Show all lines holding the string "picture".

[Records with modeling code]
________________________
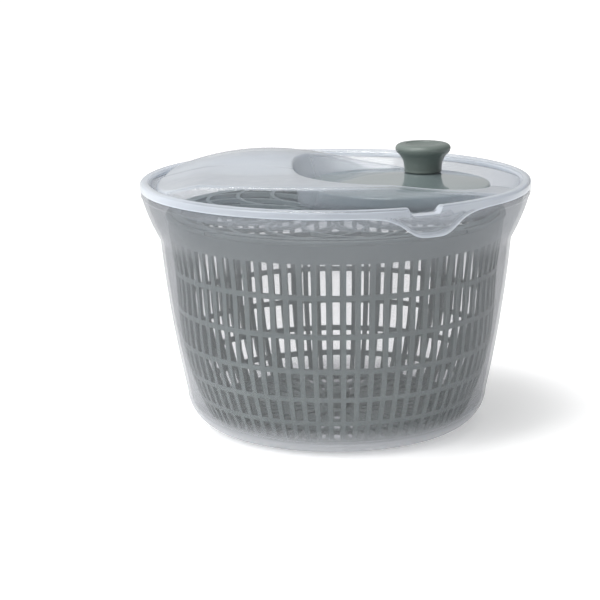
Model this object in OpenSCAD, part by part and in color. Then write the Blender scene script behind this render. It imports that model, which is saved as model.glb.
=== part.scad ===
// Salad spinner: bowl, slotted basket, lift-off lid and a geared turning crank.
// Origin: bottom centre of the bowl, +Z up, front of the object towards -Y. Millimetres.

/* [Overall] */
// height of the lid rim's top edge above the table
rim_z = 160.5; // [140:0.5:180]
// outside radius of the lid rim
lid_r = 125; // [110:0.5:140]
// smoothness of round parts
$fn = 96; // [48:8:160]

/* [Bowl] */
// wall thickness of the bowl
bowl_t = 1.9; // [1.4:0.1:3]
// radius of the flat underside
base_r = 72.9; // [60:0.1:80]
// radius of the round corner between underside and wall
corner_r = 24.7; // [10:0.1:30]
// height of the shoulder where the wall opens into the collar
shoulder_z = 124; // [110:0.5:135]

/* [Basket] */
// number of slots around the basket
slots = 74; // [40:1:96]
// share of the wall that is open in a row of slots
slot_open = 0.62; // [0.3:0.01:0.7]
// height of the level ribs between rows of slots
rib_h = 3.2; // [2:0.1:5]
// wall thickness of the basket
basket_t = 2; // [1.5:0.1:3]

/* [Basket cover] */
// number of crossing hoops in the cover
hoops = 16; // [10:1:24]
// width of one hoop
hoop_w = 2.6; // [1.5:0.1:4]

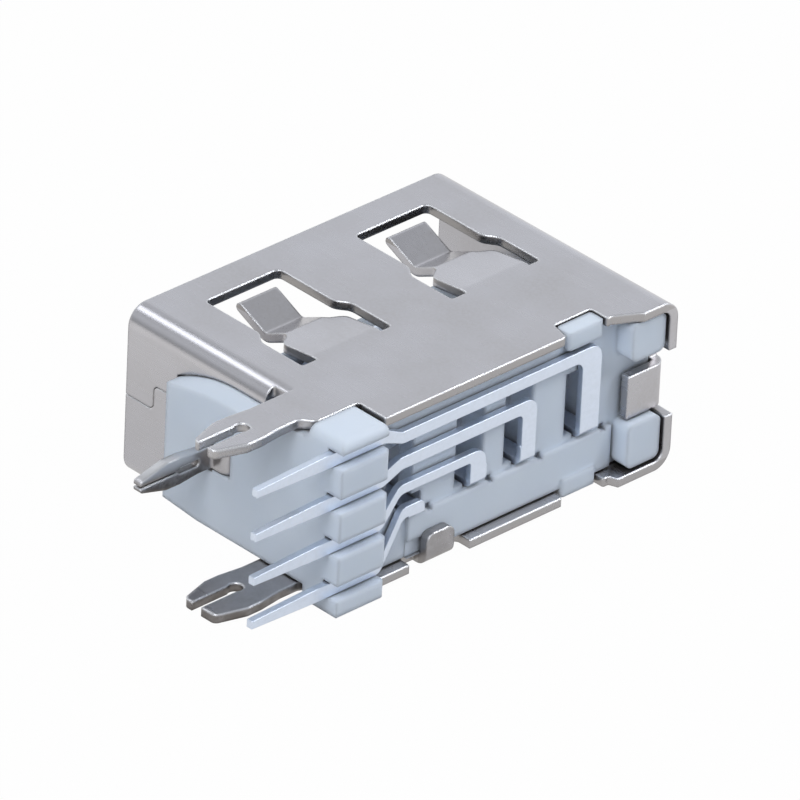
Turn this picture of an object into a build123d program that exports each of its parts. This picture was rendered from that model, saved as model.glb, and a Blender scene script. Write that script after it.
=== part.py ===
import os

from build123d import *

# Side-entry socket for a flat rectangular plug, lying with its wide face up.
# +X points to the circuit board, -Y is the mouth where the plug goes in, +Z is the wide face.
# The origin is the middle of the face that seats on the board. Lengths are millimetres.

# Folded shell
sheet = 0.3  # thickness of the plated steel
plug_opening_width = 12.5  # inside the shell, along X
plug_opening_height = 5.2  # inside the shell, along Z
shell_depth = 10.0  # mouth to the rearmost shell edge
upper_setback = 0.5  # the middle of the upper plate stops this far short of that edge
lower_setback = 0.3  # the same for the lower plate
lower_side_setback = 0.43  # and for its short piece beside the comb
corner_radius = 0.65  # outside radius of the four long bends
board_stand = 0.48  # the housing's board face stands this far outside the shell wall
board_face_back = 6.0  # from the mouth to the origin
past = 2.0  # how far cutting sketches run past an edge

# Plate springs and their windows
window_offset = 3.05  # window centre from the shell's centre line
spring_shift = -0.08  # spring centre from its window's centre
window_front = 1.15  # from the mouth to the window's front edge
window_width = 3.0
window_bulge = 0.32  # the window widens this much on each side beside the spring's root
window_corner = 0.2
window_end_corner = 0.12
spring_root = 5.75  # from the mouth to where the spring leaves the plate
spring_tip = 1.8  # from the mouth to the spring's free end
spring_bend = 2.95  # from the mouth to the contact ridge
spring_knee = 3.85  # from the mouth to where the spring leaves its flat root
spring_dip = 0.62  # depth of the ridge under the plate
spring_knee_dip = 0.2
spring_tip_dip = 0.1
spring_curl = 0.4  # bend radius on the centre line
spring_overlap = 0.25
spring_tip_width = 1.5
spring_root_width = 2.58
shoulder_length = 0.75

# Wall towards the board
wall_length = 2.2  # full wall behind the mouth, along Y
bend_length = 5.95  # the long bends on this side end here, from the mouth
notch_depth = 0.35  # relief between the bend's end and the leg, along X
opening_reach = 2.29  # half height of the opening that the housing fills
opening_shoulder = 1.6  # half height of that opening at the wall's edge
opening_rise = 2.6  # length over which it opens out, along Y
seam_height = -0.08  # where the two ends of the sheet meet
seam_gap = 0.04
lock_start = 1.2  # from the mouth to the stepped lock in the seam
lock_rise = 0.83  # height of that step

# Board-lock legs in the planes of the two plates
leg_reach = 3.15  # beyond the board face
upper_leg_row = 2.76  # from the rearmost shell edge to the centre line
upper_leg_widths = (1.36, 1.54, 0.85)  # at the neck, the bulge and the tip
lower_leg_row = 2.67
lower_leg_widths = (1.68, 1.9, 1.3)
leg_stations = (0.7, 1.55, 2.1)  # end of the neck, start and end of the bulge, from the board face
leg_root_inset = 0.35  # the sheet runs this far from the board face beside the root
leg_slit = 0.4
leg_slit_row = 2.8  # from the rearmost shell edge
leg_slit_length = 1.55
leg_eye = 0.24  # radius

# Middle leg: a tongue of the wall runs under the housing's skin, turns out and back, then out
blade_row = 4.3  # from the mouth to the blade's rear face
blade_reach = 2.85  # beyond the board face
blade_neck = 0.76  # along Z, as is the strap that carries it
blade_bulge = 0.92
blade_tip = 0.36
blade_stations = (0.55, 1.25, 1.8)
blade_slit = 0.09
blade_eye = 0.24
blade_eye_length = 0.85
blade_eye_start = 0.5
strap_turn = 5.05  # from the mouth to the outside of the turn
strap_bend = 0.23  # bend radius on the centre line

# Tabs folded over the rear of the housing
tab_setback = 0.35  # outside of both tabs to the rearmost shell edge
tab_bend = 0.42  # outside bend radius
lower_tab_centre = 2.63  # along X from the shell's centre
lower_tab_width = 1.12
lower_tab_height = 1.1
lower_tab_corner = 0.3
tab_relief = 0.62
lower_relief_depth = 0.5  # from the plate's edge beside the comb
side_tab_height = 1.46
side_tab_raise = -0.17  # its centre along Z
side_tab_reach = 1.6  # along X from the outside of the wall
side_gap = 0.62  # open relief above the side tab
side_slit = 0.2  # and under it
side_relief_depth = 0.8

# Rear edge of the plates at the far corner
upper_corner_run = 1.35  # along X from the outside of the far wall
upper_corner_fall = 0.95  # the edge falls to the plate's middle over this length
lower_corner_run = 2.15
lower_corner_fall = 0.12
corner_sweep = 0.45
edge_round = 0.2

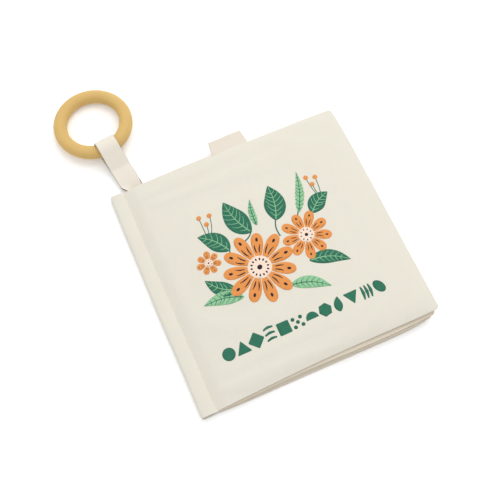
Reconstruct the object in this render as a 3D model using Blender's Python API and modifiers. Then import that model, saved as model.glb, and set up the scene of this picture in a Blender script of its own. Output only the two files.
________________________
**Written response**
Turn this picture of an object into a build123d program that exports each of its parts. This picture was rendered from that model, saved as model.glb, and a Blender scene script. Write that script after it.
Reconstruct the object in this render as a 3D model using Blender's Python API and modifiers. Then import that model, saved as model.glb, and set up the scene of this picture in a Blender script of its own. Output only the two files.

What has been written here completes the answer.